Neilsen tests these deep learning algorithms on data acquired through seabed characterization experiments conducted by several universities and institutions including Woods Hole Oceanographic Institute (WHOI) and Scripps Institute of Oceanography (SIO). Due to this collaboration, she was invited to join 11 days of their month-long experiment aboard WHOI’s research vessel Neil Armstrong, which is a boat specially designed for oceanic research.
The two students Neilsen invited to join her have different backgrounds and work experiences. Neilsen recruited Stephen Amos, a computer science major, to help with coding the machine learning algorithms. He ran into Dr.
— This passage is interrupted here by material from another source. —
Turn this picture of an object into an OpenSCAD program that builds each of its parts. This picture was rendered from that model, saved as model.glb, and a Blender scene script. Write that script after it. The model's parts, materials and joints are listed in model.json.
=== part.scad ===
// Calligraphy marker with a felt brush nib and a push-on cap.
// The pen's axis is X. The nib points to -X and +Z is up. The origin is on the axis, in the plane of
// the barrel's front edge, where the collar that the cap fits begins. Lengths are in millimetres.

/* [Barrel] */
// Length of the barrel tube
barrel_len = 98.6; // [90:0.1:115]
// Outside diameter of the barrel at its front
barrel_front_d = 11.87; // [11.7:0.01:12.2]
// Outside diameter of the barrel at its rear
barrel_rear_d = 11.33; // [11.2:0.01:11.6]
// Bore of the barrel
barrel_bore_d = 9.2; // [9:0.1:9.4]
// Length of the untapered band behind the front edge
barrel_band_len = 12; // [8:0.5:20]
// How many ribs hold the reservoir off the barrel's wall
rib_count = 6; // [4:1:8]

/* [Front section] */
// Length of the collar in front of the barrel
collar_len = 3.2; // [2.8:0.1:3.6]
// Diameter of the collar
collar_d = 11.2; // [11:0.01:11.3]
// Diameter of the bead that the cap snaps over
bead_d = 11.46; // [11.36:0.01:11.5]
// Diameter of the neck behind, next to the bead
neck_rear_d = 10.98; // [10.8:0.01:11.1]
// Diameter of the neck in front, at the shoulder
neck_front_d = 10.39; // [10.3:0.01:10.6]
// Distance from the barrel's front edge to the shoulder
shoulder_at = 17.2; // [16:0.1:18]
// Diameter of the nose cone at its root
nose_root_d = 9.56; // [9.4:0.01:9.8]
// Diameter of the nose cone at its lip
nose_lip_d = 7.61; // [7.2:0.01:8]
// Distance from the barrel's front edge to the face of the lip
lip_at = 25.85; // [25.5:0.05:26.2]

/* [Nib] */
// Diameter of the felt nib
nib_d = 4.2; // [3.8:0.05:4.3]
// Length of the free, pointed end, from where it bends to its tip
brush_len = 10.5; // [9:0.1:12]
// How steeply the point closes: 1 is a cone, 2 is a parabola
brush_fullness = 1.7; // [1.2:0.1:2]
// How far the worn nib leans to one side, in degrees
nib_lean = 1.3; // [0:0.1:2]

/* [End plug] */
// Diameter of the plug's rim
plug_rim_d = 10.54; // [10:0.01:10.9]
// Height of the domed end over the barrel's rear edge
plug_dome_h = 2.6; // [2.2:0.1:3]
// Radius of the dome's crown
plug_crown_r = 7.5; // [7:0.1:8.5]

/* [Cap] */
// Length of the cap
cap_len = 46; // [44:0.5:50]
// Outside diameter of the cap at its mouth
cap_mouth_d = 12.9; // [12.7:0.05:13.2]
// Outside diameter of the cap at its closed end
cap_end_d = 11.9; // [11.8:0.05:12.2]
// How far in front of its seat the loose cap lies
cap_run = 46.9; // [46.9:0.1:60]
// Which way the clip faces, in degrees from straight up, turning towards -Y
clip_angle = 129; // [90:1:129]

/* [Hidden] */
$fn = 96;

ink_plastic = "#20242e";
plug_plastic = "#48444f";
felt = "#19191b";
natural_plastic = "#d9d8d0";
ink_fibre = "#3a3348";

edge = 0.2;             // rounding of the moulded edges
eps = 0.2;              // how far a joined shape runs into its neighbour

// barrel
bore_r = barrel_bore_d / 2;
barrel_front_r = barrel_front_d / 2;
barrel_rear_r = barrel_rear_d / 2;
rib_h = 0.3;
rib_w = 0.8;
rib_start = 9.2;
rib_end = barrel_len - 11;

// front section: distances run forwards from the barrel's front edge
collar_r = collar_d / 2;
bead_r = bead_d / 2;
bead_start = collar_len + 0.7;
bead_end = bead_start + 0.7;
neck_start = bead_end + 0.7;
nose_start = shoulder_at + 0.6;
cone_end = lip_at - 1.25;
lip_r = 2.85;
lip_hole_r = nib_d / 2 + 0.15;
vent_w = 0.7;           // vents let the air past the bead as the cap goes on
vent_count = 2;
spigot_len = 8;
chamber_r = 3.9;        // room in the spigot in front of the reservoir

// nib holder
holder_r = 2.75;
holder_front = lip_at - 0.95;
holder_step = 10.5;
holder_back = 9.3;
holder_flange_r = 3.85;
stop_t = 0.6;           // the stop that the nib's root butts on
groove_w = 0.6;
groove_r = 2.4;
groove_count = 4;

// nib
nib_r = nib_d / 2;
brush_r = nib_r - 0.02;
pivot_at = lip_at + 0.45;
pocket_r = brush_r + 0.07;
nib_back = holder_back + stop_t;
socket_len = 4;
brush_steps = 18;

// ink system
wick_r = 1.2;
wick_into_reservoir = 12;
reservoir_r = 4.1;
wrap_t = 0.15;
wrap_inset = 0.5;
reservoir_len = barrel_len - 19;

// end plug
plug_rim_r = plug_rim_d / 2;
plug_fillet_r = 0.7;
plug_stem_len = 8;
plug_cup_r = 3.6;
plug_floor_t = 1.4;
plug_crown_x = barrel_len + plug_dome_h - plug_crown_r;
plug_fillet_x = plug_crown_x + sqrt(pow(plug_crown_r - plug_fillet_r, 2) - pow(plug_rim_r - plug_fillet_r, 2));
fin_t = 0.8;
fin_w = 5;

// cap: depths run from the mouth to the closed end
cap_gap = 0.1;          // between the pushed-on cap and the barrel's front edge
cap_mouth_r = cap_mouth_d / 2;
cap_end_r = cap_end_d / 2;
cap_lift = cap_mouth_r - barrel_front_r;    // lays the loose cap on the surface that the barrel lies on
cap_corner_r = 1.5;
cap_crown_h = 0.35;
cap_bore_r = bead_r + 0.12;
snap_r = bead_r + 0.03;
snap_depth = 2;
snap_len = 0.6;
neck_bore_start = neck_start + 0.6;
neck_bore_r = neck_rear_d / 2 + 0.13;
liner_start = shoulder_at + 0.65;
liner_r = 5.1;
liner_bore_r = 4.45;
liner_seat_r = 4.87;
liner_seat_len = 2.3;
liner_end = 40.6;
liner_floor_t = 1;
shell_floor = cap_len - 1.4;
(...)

Neilsen the day after her devotional in June 2021, and she invited him to join her research group. He said it only took him “walking the length of the building” to decide to accept. Alexandra Hopps, the second student Neilsen invited, is an applied physics major who is doing experimental underwater acoustics research in Neilsen’s lab.
As they departed from Woods Hole, Massachusetts and headed into the North Atlantic, Amos and Hopps quickly realized they were the only undergraduate students onboard, as only two other professors had brought their graduate students to assist in the experiments. Neilsen shares that BYU is unique among other institutions in bringing undergrads along to research conferences and experimental learning opportunities—such as this research trip. President Worthen has recently pushed to expand student experimental learning opportunities across campus. In his August 2022 opening devotional, he explained a push for enhancing “the quality and quantity of experiential learning—activities in and out of the classroom, including faculty-led, student-centered scholarship and student employment.” This faculty-led, student-centered focus is what made all the difference for Hopps’s and Amos’s experience.
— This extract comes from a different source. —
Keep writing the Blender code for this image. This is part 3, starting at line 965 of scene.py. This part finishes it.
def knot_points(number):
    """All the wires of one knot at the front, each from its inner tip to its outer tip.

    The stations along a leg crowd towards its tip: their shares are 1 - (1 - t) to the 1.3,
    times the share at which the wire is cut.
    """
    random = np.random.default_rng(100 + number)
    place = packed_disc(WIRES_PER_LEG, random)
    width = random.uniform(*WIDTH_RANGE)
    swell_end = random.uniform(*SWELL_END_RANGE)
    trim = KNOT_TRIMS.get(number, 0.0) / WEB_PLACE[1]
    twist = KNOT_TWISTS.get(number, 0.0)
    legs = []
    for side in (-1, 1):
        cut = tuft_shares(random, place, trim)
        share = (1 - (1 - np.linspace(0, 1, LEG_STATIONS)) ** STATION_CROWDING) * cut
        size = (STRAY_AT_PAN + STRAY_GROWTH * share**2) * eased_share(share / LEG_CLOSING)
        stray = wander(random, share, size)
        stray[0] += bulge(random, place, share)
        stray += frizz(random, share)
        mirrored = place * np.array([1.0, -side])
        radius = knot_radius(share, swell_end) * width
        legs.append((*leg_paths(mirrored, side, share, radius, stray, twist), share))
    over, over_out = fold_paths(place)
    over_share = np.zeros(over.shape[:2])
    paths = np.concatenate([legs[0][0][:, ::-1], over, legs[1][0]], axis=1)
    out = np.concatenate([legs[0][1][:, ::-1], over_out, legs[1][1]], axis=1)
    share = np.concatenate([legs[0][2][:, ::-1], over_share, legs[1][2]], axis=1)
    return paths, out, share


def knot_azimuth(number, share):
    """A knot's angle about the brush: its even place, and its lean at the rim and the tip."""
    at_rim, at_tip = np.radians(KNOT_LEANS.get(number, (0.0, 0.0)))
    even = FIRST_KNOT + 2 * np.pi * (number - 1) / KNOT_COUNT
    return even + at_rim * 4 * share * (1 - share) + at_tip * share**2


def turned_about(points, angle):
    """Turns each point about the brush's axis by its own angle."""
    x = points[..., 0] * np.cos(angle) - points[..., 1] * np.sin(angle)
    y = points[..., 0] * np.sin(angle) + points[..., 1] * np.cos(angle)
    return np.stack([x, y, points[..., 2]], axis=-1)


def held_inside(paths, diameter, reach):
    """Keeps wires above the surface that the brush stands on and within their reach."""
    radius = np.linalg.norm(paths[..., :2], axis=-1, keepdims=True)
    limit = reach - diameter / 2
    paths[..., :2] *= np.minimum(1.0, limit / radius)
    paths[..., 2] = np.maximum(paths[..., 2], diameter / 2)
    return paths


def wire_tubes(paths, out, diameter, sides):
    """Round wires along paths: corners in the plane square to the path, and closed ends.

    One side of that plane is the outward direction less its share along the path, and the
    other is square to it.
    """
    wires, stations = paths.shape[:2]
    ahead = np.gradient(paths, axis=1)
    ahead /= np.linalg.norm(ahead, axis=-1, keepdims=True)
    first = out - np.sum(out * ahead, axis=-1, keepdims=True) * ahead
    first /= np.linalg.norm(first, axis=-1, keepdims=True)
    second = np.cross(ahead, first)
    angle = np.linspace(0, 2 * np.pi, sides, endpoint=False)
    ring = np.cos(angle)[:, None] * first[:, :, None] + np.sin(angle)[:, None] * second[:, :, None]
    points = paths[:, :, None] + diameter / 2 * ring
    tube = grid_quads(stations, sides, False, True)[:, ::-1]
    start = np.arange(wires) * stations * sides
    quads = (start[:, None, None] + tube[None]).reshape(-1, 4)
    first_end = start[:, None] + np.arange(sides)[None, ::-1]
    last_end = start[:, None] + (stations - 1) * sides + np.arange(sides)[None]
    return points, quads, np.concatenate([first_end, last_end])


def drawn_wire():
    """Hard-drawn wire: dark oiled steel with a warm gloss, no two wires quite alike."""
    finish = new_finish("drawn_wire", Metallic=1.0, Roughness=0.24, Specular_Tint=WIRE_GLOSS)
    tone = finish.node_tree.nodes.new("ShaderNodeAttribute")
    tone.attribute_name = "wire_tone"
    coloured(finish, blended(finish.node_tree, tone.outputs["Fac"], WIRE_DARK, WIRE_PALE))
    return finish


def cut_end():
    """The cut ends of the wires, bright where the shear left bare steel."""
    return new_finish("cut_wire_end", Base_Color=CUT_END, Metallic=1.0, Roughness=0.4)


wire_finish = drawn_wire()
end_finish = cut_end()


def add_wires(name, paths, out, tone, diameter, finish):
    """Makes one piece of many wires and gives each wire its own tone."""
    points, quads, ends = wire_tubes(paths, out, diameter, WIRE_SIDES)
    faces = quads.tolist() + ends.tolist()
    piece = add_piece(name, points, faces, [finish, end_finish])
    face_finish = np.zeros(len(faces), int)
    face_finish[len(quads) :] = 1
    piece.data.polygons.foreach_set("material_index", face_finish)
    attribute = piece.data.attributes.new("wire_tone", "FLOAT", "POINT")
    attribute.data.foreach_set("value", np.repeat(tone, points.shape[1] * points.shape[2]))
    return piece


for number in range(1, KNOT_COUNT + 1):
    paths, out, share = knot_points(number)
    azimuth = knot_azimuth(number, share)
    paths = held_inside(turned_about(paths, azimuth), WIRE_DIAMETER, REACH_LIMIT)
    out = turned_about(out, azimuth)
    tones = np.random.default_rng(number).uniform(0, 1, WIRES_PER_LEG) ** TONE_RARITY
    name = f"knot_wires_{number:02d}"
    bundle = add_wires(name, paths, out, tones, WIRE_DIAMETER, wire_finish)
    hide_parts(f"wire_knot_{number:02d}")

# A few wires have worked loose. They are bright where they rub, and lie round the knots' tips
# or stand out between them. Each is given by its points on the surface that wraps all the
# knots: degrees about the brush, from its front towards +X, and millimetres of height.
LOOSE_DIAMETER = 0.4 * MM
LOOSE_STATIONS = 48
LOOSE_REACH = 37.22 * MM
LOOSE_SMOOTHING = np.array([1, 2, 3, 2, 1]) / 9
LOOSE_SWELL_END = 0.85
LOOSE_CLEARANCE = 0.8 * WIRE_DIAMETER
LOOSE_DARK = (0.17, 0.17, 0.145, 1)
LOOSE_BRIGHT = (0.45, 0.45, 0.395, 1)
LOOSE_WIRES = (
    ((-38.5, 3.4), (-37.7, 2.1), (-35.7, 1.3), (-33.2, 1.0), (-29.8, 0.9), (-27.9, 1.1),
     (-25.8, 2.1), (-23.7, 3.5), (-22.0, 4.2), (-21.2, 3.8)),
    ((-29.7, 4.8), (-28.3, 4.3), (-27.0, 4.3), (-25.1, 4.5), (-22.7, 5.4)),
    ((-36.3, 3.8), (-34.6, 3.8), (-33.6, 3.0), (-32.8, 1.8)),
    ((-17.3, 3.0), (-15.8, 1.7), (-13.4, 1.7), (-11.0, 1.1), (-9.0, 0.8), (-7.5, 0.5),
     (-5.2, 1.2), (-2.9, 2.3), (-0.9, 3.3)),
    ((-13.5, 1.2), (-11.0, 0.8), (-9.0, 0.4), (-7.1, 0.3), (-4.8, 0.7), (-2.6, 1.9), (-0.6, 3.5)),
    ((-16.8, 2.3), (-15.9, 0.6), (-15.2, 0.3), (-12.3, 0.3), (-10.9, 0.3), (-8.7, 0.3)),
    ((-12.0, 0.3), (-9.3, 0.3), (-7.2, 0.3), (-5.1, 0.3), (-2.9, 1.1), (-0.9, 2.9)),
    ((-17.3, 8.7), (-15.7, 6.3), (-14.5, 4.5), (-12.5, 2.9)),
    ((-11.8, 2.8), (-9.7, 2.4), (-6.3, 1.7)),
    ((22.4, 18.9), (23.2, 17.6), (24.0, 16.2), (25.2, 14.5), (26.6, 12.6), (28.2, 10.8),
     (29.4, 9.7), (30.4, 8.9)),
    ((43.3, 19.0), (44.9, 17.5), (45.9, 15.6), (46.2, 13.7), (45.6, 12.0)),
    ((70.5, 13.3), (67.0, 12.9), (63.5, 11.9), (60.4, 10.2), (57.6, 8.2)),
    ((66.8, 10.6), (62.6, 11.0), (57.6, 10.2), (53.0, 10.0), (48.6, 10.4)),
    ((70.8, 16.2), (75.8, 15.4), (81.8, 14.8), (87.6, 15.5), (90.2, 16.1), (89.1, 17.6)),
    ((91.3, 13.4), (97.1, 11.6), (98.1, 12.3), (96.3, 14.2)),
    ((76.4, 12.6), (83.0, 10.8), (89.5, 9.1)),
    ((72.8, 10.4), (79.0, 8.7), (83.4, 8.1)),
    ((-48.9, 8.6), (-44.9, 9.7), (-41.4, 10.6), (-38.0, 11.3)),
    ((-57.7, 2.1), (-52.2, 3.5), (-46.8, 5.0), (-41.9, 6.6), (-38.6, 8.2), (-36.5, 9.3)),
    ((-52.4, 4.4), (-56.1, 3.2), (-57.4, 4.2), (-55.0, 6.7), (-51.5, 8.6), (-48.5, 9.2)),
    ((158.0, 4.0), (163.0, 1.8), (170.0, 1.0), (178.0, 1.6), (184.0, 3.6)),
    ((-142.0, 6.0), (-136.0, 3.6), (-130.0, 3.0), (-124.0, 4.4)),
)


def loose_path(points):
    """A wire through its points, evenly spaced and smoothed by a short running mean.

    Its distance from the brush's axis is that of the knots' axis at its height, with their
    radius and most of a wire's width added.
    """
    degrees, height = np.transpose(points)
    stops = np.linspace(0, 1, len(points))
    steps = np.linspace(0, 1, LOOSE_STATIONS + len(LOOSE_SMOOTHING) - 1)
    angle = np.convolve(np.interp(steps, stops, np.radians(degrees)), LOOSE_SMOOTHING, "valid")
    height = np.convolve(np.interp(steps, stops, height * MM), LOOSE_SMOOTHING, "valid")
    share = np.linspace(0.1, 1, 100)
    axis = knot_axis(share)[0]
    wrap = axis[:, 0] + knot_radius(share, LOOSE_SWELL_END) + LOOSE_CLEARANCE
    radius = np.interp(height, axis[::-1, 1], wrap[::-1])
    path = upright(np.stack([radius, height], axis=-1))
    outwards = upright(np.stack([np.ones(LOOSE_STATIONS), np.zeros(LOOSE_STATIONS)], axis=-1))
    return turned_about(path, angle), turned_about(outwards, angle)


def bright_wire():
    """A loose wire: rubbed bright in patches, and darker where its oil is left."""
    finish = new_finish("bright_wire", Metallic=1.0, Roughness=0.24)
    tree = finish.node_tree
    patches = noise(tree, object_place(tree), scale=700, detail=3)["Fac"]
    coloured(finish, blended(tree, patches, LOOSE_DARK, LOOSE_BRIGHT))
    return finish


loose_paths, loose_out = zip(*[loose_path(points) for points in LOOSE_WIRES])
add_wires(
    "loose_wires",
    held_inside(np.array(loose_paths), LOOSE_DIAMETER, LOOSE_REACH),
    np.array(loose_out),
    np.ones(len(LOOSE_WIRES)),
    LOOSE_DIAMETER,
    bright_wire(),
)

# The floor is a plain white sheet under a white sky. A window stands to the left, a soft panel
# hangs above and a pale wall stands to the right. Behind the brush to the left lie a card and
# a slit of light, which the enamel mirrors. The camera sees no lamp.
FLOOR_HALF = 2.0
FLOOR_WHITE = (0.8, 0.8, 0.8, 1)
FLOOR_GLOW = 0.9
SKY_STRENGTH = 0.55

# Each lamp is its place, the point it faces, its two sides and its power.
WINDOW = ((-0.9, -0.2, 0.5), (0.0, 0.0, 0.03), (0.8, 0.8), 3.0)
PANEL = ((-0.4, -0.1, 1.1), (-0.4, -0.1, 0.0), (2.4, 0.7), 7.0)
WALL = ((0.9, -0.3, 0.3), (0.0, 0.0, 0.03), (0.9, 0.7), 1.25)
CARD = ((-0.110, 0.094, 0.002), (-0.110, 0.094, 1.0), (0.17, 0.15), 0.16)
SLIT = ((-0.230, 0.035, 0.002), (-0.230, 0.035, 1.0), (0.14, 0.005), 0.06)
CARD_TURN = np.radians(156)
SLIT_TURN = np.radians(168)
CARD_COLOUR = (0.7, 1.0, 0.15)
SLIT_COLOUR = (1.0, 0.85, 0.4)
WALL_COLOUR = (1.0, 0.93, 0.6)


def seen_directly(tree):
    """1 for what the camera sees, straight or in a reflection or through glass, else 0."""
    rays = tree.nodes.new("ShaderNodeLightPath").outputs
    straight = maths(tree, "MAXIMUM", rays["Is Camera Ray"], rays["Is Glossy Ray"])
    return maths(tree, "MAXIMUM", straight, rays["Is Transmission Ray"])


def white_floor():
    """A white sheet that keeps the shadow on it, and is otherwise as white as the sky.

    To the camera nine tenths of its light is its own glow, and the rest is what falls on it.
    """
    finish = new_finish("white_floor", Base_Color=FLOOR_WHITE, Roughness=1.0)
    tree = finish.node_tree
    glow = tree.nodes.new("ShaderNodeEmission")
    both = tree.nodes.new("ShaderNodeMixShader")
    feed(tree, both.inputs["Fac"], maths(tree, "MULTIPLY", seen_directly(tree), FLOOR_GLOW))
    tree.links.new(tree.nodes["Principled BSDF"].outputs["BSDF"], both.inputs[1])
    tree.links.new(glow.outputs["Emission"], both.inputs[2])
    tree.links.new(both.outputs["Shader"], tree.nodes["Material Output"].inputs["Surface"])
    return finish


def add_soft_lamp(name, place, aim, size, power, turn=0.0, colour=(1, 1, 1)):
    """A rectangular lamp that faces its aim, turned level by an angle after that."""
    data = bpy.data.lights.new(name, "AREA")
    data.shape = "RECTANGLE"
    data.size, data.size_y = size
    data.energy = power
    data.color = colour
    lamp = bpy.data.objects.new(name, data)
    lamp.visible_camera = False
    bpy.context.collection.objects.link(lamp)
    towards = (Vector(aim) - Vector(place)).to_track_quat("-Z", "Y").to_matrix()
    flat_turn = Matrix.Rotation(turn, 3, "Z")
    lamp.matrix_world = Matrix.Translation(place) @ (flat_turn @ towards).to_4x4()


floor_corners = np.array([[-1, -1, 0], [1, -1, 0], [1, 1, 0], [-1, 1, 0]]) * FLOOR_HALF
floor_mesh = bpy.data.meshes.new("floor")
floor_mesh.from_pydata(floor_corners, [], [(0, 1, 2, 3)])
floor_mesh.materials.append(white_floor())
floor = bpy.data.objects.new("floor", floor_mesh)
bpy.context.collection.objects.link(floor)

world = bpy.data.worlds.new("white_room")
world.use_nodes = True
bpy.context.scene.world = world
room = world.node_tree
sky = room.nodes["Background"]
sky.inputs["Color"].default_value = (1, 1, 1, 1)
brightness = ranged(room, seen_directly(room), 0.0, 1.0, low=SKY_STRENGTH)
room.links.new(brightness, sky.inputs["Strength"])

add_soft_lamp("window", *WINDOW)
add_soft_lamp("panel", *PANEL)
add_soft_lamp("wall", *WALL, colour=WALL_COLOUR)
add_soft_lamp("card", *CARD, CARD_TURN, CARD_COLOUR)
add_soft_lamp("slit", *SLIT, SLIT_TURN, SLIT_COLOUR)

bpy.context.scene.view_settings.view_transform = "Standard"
The shock of being the only undergrads did not last long for Hopps and Amos, and they were quickly assigned to help with various experiments. Hopps shares how they often assisted with collecting data late into the night, and once their experiment even ran until 4 a.m. The data collection included operating the CTD sensors for measuring the conductivity, temperature, and depth of the water, recording the GPS location during experiments, and watching for marine mammals. Part of one experiment included setting off loud sounds underwater that were recorded by the microphones under the surface. Out of concern for the animals whose echolocation inspired sonar technology, two students were always assigned to whale watching duty. These students ensured that if any whales were spotted during the experiment, the experiments would pause until the whales were a sufficient distance away to not disturb them.
The students discovered more than just whales aboard the Neil Armstrong. Hopps shared that her trip aboard the boat, and the interactions with the professors and grad students, has inspired her to consider pursuing a graduate degree. Although she would love to stay at BYU and continue studying with Dr. Neilsen, her horizons were broadened through these interactions, and she has gained the confidence to apply to different graduate programs. Her desire to pursue higher education was also inspired by the female graduate students that were present. In fact, Hopps was surprised by the fact that with herself included, there were more female than male students.
Hopps’s original inspiration comes from her research advisor–the woman that invited her on the trip and continually invites her to expand her horizons. Neilsen inspires not just through her encouraging words to students but also through her example of perseverance and her nonlinear career path. She dove back into underwater acoustics after taking a break from full-time physics research while her children were growing up. After a 12-year gap, Neilsen is grateful to have been invited into this large collaboration as she jumped in feet first into machine learning applications in underwater acoustic seabed classification. Closing this gap wasn’t easy for Neilsen. She shares “It’s not that I haven’t been scared to death tons of times at not knowing what is coming next or if things would work out, but that’s how it goes”, reminding us that the journey of discovery is not an easy one. But it’s not one we have to journey alone. Neilsen shares that her family, her students, and fellow researchers have made her journey “better than [she] ever could have hoped.” Her invitation to her students is the same for all of us—experience the joy of discovering together.